Why did he apply that to the first commandment? Because the Eternal tests us so that we recognize that we love some material aspects more than Him and that it is easier to reason: “Here I apply the Torah, but not there”. King Saul did that when he decided to keep the best of the spoils for himself justifying that it was for God but God reproached him with what honors Him is obedience and not our criteria.  Or when King David violated the commandment to not commit adultery making Uriah’s wife a widow.

In this portion, we see that a lot revolves around the money factor (a source of wealth) and how we use it, and how it can be a substitute for the Eternal. Money is “time” and it goes against keeping Shabbat in the name of production. Money is property, long-term assets and is opposed to the idea of Yovel in which I own nothing. Money is based upon efficient and continuous production, 7/24, on uncertainty and the probability of scarcity that become better prices and so, the Shemitah is a concept that goes against the market because it forces us to trust God (Bitachon). Therefore, the Torah contradicts current market principles.

This portion also exposes the blessings and curses that we reap as a result of our decisions. It touches upon the fact that we cannot offer human beings as sacrifices to the Eternal as was the custom of the day, but that there was a mechanism of “appraisal” that replaced the life of the person for a monetary value for the Mishkan. Then he gives us guidelines on how to apply the money directives for one’s neighbor and the Mishkan, which is a practical application of the Commandments.

While reading this portion, I meditated a lot on the following verse related to the verses at the beginning of my message: “And when your brother becomes poor and leans his hand on you, you will stop his fall, even if he is a stranger or a foreigner who lives in the land so that he can live with you. Vayikra 25:35.

This points to a deeper subject called “social responsibility” which in recent years has become so relevant. Many people and companies give to charity to avoid paying taxes. They think of themselves as being “charitable” but it is more self-gratification, be it economic, social or ego. Charity is good, a basic level of Chesed but when we examine the text, we realize that the Torah teaches us that there are certain criteria to know who to help, how to help, when to help, and in what context.

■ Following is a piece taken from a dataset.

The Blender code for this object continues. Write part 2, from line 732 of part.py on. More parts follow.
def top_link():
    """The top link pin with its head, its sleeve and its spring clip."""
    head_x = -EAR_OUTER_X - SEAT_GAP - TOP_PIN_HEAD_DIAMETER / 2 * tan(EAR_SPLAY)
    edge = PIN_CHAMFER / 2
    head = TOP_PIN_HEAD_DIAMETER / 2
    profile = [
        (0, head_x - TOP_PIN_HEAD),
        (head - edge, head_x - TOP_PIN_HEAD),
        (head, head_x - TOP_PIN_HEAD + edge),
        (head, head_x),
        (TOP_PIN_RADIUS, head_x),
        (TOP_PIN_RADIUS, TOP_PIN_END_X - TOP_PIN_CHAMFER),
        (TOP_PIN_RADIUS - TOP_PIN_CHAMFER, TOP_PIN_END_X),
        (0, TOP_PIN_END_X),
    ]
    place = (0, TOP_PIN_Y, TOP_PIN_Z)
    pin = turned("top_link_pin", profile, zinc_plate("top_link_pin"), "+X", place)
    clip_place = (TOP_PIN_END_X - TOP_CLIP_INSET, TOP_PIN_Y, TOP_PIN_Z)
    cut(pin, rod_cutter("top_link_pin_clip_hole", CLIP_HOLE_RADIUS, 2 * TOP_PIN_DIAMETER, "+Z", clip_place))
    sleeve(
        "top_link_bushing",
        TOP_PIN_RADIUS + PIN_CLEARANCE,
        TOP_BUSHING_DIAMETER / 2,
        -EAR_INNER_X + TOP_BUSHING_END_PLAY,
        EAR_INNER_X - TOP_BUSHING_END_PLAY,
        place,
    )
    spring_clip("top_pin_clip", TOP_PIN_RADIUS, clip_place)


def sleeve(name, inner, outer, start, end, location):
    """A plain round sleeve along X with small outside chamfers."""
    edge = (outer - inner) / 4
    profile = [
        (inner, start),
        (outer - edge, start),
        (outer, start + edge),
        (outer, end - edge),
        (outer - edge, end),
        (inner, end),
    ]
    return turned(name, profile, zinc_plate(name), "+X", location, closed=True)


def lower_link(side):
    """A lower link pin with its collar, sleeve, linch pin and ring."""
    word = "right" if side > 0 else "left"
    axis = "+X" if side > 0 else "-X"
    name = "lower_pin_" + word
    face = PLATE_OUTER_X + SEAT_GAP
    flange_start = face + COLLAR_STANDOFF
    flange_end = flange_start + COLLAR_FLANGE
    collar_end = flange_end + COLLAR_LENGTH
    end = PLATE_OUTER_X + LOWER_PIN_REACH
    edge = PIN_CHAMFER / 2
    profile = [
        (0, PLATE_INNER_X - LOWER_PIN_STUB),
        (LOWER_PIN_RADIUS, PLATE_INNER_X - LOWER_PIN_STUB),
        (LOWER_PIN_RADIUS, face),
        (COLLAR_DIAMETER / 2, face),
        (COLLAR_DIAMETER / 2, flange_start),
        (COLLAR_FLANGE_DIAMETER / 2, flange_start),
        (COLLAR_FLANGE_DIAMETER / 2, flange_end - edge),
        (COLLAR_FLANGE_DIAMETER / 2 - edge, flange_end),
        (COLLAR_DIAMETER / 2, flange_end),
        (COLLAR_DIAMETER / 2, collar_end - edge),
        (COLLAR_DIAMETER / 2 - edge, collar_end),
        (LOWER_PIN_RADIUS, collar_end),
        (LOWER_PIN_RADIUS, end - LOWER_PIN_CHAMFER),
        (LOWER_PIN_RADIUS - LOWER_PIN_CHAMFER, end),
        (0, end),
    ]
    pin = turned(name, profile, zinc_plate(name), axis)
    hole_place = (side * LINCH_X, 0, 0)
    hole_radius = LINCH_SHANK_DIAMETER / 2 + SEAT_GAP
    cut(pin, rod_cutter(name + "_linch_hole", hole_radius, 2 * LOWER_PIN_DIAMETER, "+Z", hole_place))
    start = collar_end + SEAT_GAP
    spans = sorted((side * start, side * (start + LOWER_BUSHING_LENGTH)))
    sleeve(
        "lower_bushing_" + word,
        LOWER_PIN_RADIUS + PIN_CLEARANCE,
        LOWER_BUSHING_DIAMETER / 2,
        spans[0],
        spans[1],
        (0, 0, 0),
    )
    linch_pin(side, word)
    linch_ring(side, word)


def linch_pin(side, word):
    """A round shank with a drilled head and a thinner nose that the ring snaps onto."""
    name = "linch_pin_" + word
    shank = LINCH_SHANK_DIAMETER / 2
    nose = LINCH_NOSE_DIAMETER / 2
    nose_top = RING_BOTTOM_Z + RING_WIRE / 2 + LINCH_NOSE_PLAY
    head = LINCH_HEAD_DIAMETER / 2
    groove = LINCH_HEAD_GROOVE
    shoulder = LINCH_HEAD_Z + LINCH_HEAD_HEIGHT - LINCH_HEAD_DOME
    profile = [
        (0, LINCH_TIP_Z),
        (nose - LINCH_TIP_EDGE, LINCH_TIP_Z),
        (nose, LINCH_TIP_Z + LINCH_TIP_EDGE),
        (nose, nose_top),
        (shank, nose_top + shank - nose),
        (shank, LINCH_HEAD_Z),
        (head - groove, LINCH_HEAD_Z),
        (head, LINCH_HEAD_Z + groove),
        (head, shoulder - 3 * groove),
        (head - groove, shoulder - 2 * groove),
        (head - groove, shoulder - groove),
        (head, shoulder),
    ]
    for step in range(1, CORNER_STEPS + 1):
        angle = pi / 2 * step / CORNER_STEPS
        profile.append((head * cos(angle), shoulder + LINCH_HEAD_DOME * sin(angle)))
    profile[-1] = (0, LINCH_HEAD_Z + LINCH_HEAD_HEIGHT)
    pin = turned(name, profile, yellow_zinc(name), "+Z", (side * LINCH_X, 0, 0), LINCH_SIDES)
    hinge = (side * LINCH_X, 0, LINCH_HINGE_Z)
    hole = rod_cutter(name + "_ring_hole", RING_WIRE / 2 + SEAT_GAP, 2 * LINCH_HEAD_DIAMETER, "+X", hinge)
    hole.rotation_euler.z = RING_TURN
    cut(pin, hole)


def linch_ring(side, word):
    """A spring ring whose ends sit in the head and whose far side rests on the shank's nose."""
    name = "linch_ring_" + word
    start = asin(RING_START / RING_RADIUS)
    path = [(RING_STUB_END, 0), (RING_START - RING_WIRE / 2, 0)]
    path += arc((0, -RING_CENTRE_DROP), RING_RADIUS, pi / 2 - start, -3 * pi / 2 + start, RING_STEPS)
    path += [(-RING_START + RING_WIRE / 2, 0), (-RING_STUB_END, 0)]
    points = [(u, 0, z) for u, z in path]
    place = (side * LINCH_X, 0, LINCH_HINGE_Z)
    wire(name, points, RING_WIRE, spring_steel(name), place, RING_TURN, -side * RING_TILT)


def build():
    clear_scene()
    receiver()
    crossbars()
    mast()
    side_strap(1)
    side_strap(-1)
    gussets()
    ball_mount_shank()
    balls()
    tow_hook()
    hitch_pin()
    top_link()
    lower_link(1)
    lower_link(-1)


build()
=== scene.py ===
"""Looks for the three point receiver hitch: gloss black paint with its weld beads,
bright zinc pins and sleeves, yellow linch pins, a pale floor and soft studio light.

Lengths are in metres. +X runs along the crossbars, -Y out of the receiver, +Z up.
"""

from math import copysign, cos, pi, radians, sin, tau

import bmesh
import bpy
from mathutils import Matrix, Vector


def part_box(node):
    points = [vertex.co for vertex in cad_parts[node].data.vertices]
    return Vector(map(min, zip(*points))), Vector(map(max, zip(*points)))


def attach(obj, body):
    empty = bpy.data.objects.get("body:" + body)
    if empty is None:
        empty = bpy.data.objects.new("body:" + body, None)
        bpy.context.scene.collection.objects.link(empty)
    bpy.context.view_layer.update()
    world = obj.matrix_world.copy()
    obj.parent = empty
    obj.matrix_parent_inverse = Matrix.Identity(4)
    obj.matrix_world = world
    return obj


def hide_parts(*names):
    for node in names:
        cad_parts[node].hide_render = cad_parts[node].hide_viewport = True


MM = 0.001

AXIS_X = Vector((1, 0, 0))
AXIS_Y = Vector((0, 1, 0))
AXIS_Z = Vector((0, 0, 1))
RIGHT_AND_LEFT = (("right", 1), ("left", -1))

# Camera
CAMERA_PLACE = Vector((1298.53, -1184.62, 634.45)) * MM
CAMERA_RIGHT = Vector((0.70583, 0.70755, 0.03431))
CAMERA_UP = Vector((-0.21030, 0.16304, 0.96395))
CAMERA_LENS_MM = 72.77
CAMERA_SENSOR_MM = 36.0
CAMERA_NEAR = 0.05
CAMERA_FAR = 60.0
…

The Torah encourages us to help the poor. Becoming impoverished does not refer to a person who is deprived, who was born into poverty, who is wasteful, who has wasted his money or who is a poor administrator of his resources. Impoverishment refers to a condition that no matter how much you do, you cannot rise above it, for example, a woman who is dedicated to her home and becomes a widow, suddenly loses her source of income and her home – she becomes impoverished. An orphan whose parents died along with his livelihood is left without resources; he becomes impoverished. People who live in war, if for example in Israel, a rocket or missile hits a house and destroys it, this person will be impoverished.  A sick person, who cannot work due to a physical limitation, becomes poor. An example of not being impoverished is someone who earns money but squanders it on vices like alcohol, cigarettes, gambling and women, etc. Can you see the difference? The verse begins with “When” and this “when” refers to an action from the Heavens that demonstrates His will, that everything is for our good, although in the short term, it may not seem that way.

How can we know if someone is impoverished or not? The answer comes next: “Your brother,” that is to say, there is a link between a blood relationship or not. It is sad to see how there are families in which third parties or strangers are supported, but those close to them are not. The Torah makes the priority clear to us, first, you help your relatives and those with whom you have emotional ties.

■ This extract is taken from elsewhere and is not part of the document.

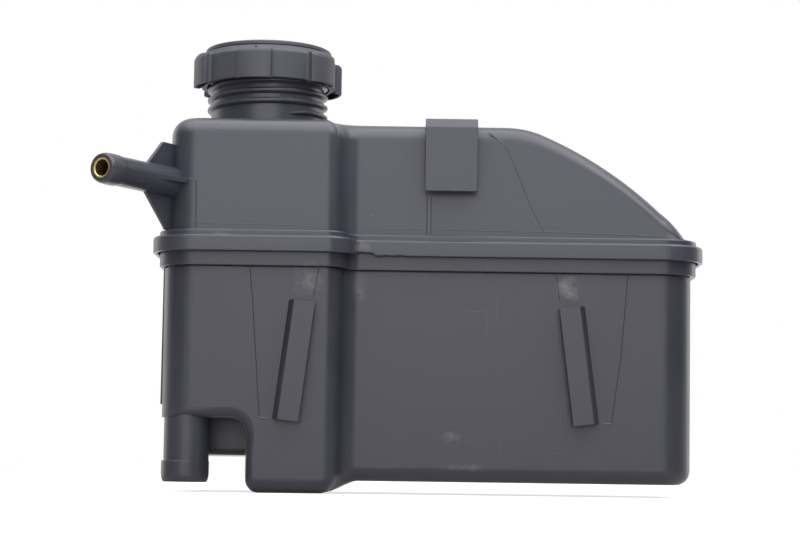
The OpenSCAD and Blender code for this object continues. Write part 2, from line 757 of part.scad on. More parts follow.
// Inverted cup that carries the seal and the valves. The cap turns on its boss.
tube_wall = 3.2;
seal_z = neck_top - 9;
seal_out_r = neck_bore / 2 - 0.05;
groove_r = seal_out_r - seal_d - 0.1;
tube_bottom = plate_from - insert_len;
vents = 3;
module cap_insert() {
    color(inner_grey) at_neck() difference() {
        union() {
            translate([0, 0, plate_from]) cylinder(h = plate_t, r = cap_thread_r - 0.3);
            translate([0, 0, plate_from]) cylinder(h = clip_from + clip_t + 0.1 - plate_from, r = boss_r);
            ring(insert_d / 2 - tube_wall, insert_d / 2, tube_bottom, plate_from + 0.1);
        }
        ring(groove_r, insert_d / 2 + cut, seal_z - seal_d / 2 - 0.15, seal_z + seal_d / 2 + 0.15);
        ring(boss_r - 0.8, boss_r + 1, clip_from, clip_from + clip_t);
        for (i = [0:vents - 1]) rotate([0, 0, 360 / vents * i])
            translate([14, 0, plate_from - cut]) cylinder(h = plate_t + 2 * cut, r = 1.5, $fn = 24);
    }
}

// Push-on ring that holds the insert in the cap
module insert_clip() {
    color(steel_grey) at_neck() difference() {
        ring(boss_r - 0.8, clip_r, clip_from, clip_from + clip_t);
        translate([boss_r - 2, -1.2, clip_from - cut]) cube([clip_r, 2.4, clip_t + 2 * cut]);
    }
}

module insert_seal() {
    color(rubber_black) at_neck() rotate_extrude()
        translate([seal_out_r - seal_d / 2, seal_z]) circle(d = seal_d, $fn = 32);
}

module neck_gasket() {
    color(rubber_black) at_neck()
        ring(neck_bore / 2 + 0.3, cap_thread_r - 0.5, plate_from - gasket_t, plate_from);
}

// Seat cup pushed into the bottom of the insert's tube
seat_flange_h = 3.5;
seat_spigot_h = 4;
seat_wall = 1.6;
seat_hole_r = 8;
seat_rim_h = 1.5;
seat_floor = 2;
seat_from = tube_bottom - seat_flange_h;
seat_rim_z = seat_from + seat_floor + seat_rim_h;
spigot_r = insert_d / 2 - tube_wall;
module valve_seat() {
    color(inner_grey) at_neck() rotate_extrude() polygon([
        [seat_hole_r, seat_from], [insert_d / 2 - 0.2, seat_from], [insert_d / 2 - 0.2, tube_bottom],
        [spigot_r, tube_bottom], [spigot_r, tube_bottom + seat_spigot_h],
        [spigot_r - seat_wall, tube_bottom + seat_spigot_h], [spigot_r - seat_wall, seat_from + seat_floor],
        [seat_hole_r + 1.2, seat_from + seat_floor], [seat_hole_r + 0.9, seat_rim_z], [seat_hole_r, seat_rim_z]
    ]);
}

// Pressure valve: rubber washer and plate, held down by the large spring
valve_gap = 0.1;
coil_gap = 0.1;
valve_seal_t = 1.4;
valve_r = 12.5;
valve_plate_t = 2;
relief_at = 3.9;
spring_r = 9.5;
valve_seal_from = seat_rim_z + valve_gap;
plate_bottom = valve_seal_from + valve_seal_t;
valve_top = plate_bottom + valve_plate_t;
suction_head_r = 5;
stem_r = 1.95;
module valve_seal() {
    color(rubber_black) at_neck() ring(suction_head_r + 0.6, valve_r - 1.5, valve_seal_from, plate_bottom);
}
guides = 3;
module valve_plate() {
    color(inner_grey) at_neck() difference() {
        union() {
            translate([0, 0, plate_bottom]) cylinder(h = valve_plate_t, r = valve_r);
            ring(6, 7, plate_bottom, valve_top + 2);
            for (i = [0:guides - 1]) rotate([0, 0, 60 + 360 / guides * i])
                translate([0, -2, plate_bottom]) cube([spigot_r - seat_wall - 0.35, 4, valve_plate_t]);
        }
        translate([0, 0, plate_bottom - cut]) cylinder(h = valve_plate_t + 3, r = stem_r + 0.05);
        for (i = [0:3]) rotate([0, 0, 90 * i])
            translate([relief_at, 0, plate_bottom - cut]) cylinder(h = valve_plate_t + 2 * cut, r = 0.7, $fn = 16);
    }
}
module valve_spring() {
    color(steel_grey) at_neck() coil(spring_r, spring_wire, valve_top + coil_gap, plate_from - coil_gap, spring_turns);
}

// Suction valve: a small mushroom that drops when the tank draws air
collar_rise = 4.6;
collar_from = valve_top + collar_rise;
collar_t = 1;
module suction_valve() {
    color(rubber_black) at_neck() {
        translate([0, 0, plate_bottom - 0.1 - 1.3]) cylinder(h = 1.3, r = suction_head_r);
        translate([0, 0, plate_bottom - 0.5]) cylinder(h = collar_from + collar_t - plate_bottom + 0.5, r = stem_r);
        translate([0, 0, collar_from]) cylinder(h = collar_t, r = 3.4);
    }
}
module suction_spring() {
    color(steel_grey) at_neck() coil(2.75, suction_wire, valve_top + coil_gap, collar_from - coil_gap, 5);
}

// Dipstick: a ring clipped under the seat, two arms and a notched blade
arm_drop = 12;
blade_marks = [12, 34];
module dipstick() {
    r = 13;
    color(stick_white) at_neck() difference() {
        union() {
            ring(r - 2.5, r + 2.5, seat_from - 1.5, seat_from);
            for (s = [-1, 1]) hull() {
                translate([s * r - 1, -blade_t / 2, seat_from - 1.5]) cube([2, blade_t, 1]);
                translate([s * (blade_w / 2 - 1) - 1, -blade_t / 2, seat_from - arm_drop]) cube([2, blade_t, 3]);
            }
            translate([-blade_w / 2, -blade_t / 2, blade_tip]) cube([blade_w, blade_t, seat_from - arm_drop + 3 - blade_tip]);
        }
        for (z = blade_marks) for (s = [-1, 1])
            translate([s * blade_w / 2, 0, blade_tip + z]) rotate([90, 0, 0]) cylinder(h = 10, r = 1, center = true);
    }
}

upper_shell();
lower_shell();
nipple_sleeve();
baffle_plate();
strainer_frame();
strainer_mesh();
cap_shell();
cap_disc();
cap_insert();
insert_clip();
insert_seal();
neck_gasket();
valve_seat();
valve_seal();
valve_plate();
valve_spring();
suction_valve();
suction_spring();
dipstick();
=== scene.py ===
"""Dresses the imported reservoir: moulded shells, screw cap, sleeve, marks of use, studio and camera.

Lengths inside the classes are millimetres in the model's own frame. They become metres when a mesh is
made. The studio's lamps and floor are in metres.
"""

import logging
import math
from collections.abc import Iterable, Sequence
from dataclasses import dataclass
from enum import Enum

import bmesh
import bpy
from mathutils import Matrix, Vector, noise

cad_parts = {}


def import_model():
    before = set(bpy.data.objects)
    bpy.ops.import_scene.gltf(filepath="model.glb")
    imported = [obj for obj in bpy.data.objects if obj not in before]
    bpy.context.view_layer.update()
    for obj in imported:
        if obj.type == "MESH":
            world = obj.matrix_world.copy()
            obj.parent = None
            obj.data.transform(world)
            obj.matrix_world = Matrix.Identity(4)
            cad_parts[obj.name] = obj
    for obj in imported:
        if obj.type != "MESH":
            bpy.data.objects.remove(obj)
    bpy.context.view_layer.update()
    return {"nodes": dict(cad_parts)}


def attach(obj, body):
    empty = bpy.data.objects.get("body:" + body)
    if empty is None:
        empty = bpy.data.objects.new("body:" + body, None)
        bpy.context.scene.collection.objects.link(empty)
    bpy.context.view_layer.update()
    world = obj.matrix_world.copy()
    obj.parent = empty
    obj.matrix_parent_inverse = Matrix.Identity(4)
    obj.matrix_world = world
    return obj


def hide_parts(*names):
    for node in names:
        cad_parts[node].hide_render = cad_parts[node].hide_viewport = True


LOG = logging.getLogger("reservoir")
MM = 0.001

Point2 = tuple[float, float]
Point3 = tuple[float, float, float]
Colour = tuple[float, float, float]


class Body(Enum):
    """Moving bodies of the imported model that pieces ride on."""

    TANK = "tank"
    CAP = "cap"


def arc(centre: Point2, radius: float, start: float, end: float, steps: int) -> list[Point2]:
    """Points along an arc.

    Args:
        centre: Centre of the arc.
        radius: Radius of the arc.
        start: First angle in degrees.
        end: Last angle in degrees.
        steps: Number of steps between them.

    Returns:
        The points, both ends included.
    """
    angles = [math.radians(start + (end - start) * i / steps) for i in range(steps + 1)]
    return [(centre[0] + radius * math.cos(a), centre[1] + radius * math.sin(a)) for a in angles]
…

When? When “one extends his hand out to you.” This calls for a level of humility for both parties; those who seek support by not closing themselves off thinking, “I don’t need anyone”, and those who are the supporter by not placing “special conditions” on their help. Can we understand that EVERYTHING, EVERYTHING comes from God? Yes! Both your wealth and your poverty come from the Heavens, and we don’t know when we will be on either side, but in that day we must be ready to act in humility.

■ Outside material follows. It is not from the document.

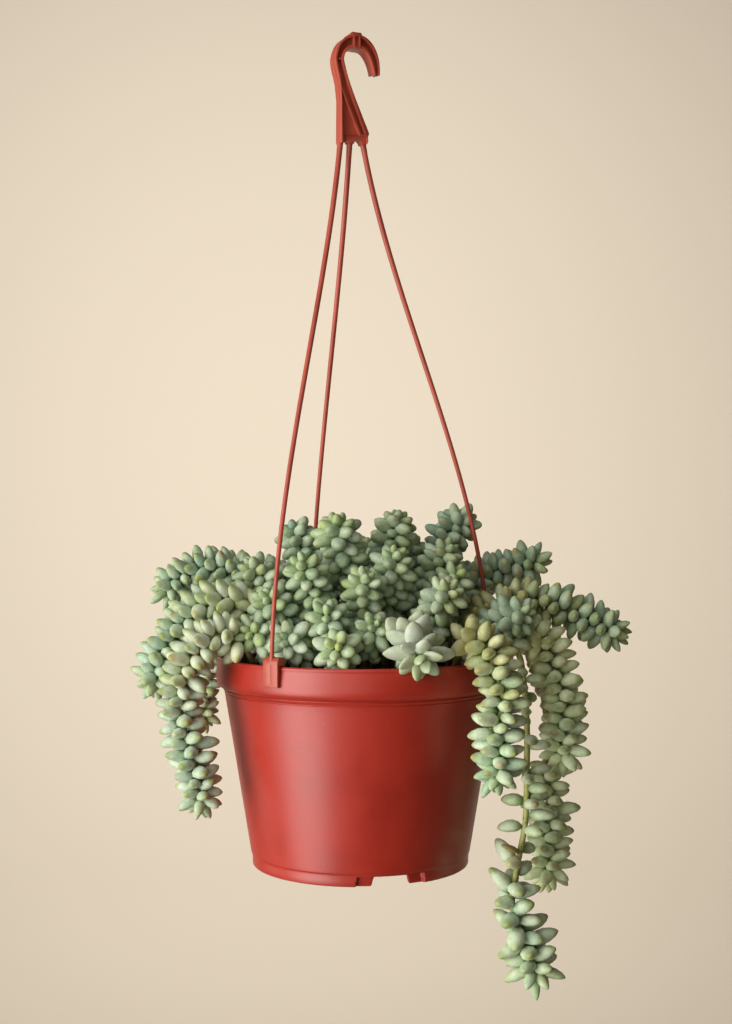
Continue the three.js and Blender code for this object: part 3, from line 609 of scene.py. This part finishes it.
# How the leaves of the crown's heads grow: how many cover the dome of the bud; the millimetres of stem from
# one to the next below it; the number of the first that is full grown; its size in the bud and what it
# gains, as shares; its widest lean in degrees, and how far it turns up to the light; length, width and
# thickness in millimetres; how much sharper than most its point is; how green the bud is; how worn its
# tip is.
HEAD_LEAVES = {"dome": 22, "spacing": 1.22, "full": 9, "gain": (0.6, 0.4), "widest": 68, "light": 0.12,
               "leaf": (15.2, 9.4, 8.4), "point": -0.05, "green": 0.26, "worn": 0.35}
# The same for the longer stems.
LONG_LEAVES = {"dome": 22, "spacing": 1.75, "full": 14, "gain": (0.8, 0.2), "widest": 80, "light": 0.42,
               "leaf": (17.6, 10.8, 9), "point": 0.05, "green": 0.34, "worn": 1}
# What differs on these stems.
OWN_LEAVES = {
    "crown_rim_pale": {"dome": 20, "leaf": (18.4, 11.8, 6.4), "point": 0.1},
    "trail_right_long": {"dome": 16, "spacing": 2, "widest": 72, "leaf": (18.6, 11.6, 9.4)},
    "trail_right_behind": {"spacing": 2},
}
# How far the older leaves of these stems have faded to ivory.
FADED = {"trail_left": 0.75, "arch_lower_left": 0.45, "crown_rim_pale": 0.55}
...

He continues with “You will stop his fall”. The word “to stop”, “v’hechazakta”, from חָזַק chazak, has multiple meanings such as “fix, catch, grab, strengthen, heal, help, repair, fortify”, and many more. It doesn’t say “Stop the fall”, but it says, “Stop his fall”. It seems almost the same, but the Torah does not want us to stop only the recovery of their assets, but rather to help stop the person from going under.

When someone becomes poor, and I speak from my own experience from my childhood when my father lost his business, I saw how my parents fell into despair, felt helpless, denied God, wept, fell into depression,  became angry and even felt resentment toward those who caused his downfall. We not only fell into an economic pothole, but our family fell spiritually and psychologically. So, “stopping your fall “implies taking care of their economic, spiritual, family and social well-being. He should be sustained without condition.

Finally, the link not only refers to a person who is part of the same social and religious group, (i.e., an Israelite only), since it says: “even if he is a pilgrim or a foreigner who lives in the land” – ger toshav. At what end? That your brother lives in community with you, i.e., that you not only provide “an allowance” but live with him without any reproach. In past portions, we read that the purpose of the Torah is to live and live abundantly. Here the Torah does not say “and you will simply give to your brother”, but it talks about creating conditions so that he can get ahead, that is, that he can buy a property to redeem in the future, that you lend without interest, and that you give him work, these are the best ways to do chesed.

This book has been recounting what it is like to live in a holy way, beginning with what we eat, what springs from our inner being, how we approach God, how we dress, the purity of our relationships, how we ask God for forgiveness, and now this book ends by recounting how we live holiness in our finances and regarding financial support for others.

The question is, am I my brother’s keeper? The answer is obvious, you want to be different, help those closest to you. Can I help anyone? Yes, it is a level of Chesed, but first, help your next of kin.  Let’s not be one of those who help without finding to whom, they are giving; it might be to a terrorist organization or promoting vices.

Chesed is stopping your brother’s fall, stopping his impoverishment (mental, material, cognitive, psychological, and physical deterioration). My prayer is that we will be strengthened. If we can’t stop our brother’s fall which takes time, resources and money, then let’s ask ourselves, do I have other gods before me? I close with this Psalm, 41: 1 “Blessed is he who thinks of the weak; The LORD will deliver him on the day of misfortune.”

Chazak, Chazak V’nitchazek חזק חזק ונתחזק.